There are two ways that the organization that is “short” a software solution can go about purchasing it.  One is to simply buy the solution (aka a T&E project) – over the course of a year, which will expose them to market risk (price of solution could rise, just like the price of a share does) -  or, in the alternative, they can purchase a “call option” to purchase the solution at a fixed price, which means that they pay a premium for the option, just like you would if you purchase an option to buy a stock at a given price one year out.  The premium can often be substantial – even in the world of stock options, where “at the money” options (i.e. option to purchase at today’s price) one year out often sell at 20% or more of the value of the stock itself.

As a solution provider, we are either net sellers of “solutions” – i.e. going short people that we have in inventory – in the case of a T&E project, or we are writers of call options on people in the case of fixed bid projects.  In other words, the appropriate term for what we do when we write fixed bid proposals is called “writing naked call options”.  This link provides a good explanation of the risks involved with writing naked calls.

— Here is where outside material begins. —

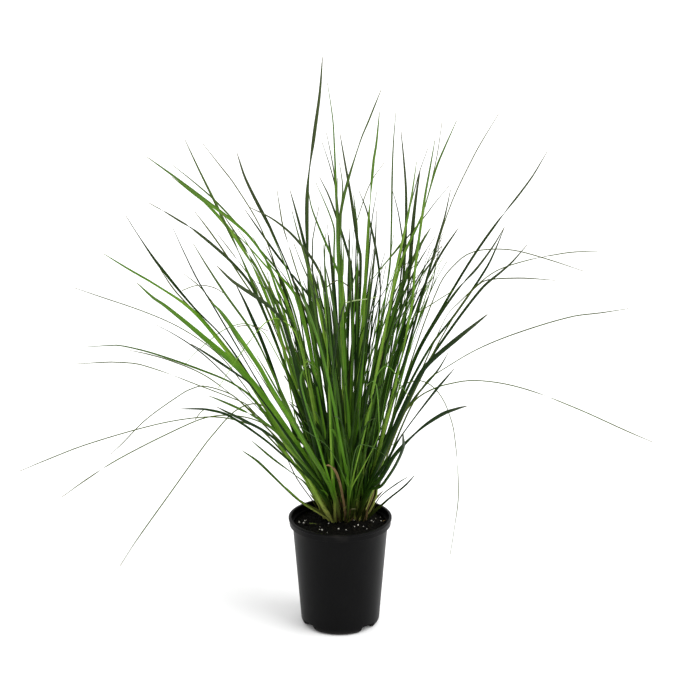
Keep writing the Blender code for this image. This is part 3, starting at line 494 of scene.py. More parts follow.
def pot_section(lift):
    """The pot's section, from under the floor, round the rim, to the floor's top."""
    top = POT_HEIGHT
    collar_foot = top - COLLAR_HEIGHT
    ledge = collar_foot + WALL
    foot_floor = lift + WALL
    corners = [(FOOT_INNER_RADIUS, FLOOR_UNDERSIDE, FINE_EDGE), (FOOT_INNER_RADIUS, lift, FINE_EDGE)]
    for row in range(SKIRT_ROWS + 1):
        z = lerp(lift, SKIRT_HEIGHT, (row / SKIRT_ROWS) ** 2)
        corners.append((wall_radius(z), z, 0.0))
    corners += [
        (wall_radius(collar_foot), collar_foot, FINE_EDGE),
        (COLLAR_RADIUS, collar_foot, FINE_EDGE),
        (COLLAR_RADIUS, top - LIP_HEIGHT, FINE_EDGE),
        (RIM_RADIUS, top - LIP_HEIGHT, RIM_EDGE),
        (RIM_RADIUS, top, RIM_EDGE),
        (RIM_INNER_RADIUS, top, RIM_EDGE),
        (RIM_INNER_RADIUS, ledge, FINE_EDGE),
        (wall_radius(ledge) - WALL, ledge, FINE_EDGE),
        (wall_radius(FLOOR_Z) - WALL, FLOOR_Z, 0.0),
        (wall_radius(foot_floor) - WALL, foot_floor, FINE_EDGE),
        (FOOT_INNER_RADIUS + WALL, foot_floor, FINE_EDGE),
        (FOOT_INNER_RADIUS + WALL, FLOOR_Z, FINE_EDGE),
        (0.0, FLOOR_Z, 0.0),
    ]
    return rounded([(0.0, FLOOR_UNDERSIDE, 0.0), *corners])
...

How does this relate to clients?  Well, it is sobering to realize that when your vendor is writing fixed bid proposals, they are doing the consulting version of writing naked calls.  They get a "risk premium" for writing it, with the underlying knowledge that we are taking a huge risk that has undefined boundaries - especially if there is any ambiguity at all in the body of the requirements.  All other things being equal, it is much more cost effective to develop a trusted relationship with a partner where you get consistent delivery of software, than to pay the risk premium that all firms that have any premise of surviving in the long term will charge for a fixed bid project.

At Magenic, not only do we have multiple levels of oversight for all fixed bid projects, but we also dictate that we do the project management (to further manage the risk), and as well, agree to a change order process that assures that additional work that is outside the defined scope is separately paid for.  So we engage in some traditional risk mitigation that helps us manage the downside risks when we do fixed bid projects.

However, it is all for naught if we write a fixed bid, allow our sponsor to go to a finance committee and get a budget number on the basis of that number, and then have to "change order" them to death, which over the long term can break down the trust between client and vendor, absent expectations from the start that the number should be more flexible (which of course begs the question, why fixed bid then?).  While it protects us from the worst consequences of the naked call, it does not protect our sponsor, who often deals with a body that is not going to be interested in how we get to a result, only in the result itself, and the short term bottom line impact of getting there.  Therefore, even in a case where our own risk mitigation is perfect, there is a great deal of residual risk left over when we do fixed bid projects.

So, what to do about this?  Well, as with all things in life where nuance is required, it depends.  Having worked at a major accounting firm myself, I understand the market realities that demand service providers that are willing write call options and "insure" against requirements change.  That said, living in the world of technology, I understand that opportunities emerge during the entire course of the project, especially in requirements and envisioning phases.  Thus, you have to ask yourself as a buyer what is more important - price certainty or agility?  Or a mix of the two that moves to a higher degree of price certainty after a shorter "agile" period that at least gets a good set of requirements.  Or better yet - though certainly not always viable, the ability to have some flexibility in the annual budget cycle when opportunities arise so you can prioritize throughout the year as opportunities emerge - i.e. the ability to six months into the year to pull from one project into another if one area looks promising and perhaps another less so.

Regardless, it is important to understand that there is not a company on Earth in the technology services business - at least one you want to deal with (aka one that has financial viability) - that will trade risk for nothing.   Price certainty for a good that isn't defined to exact specifications is always going to come at a cost, and while that is sometimes required, having a constructive and trusting relationship with your provider that has transparency about cost, opportunity, and risk on an ongoing basis will save you money and, frankly, lead to greater project success.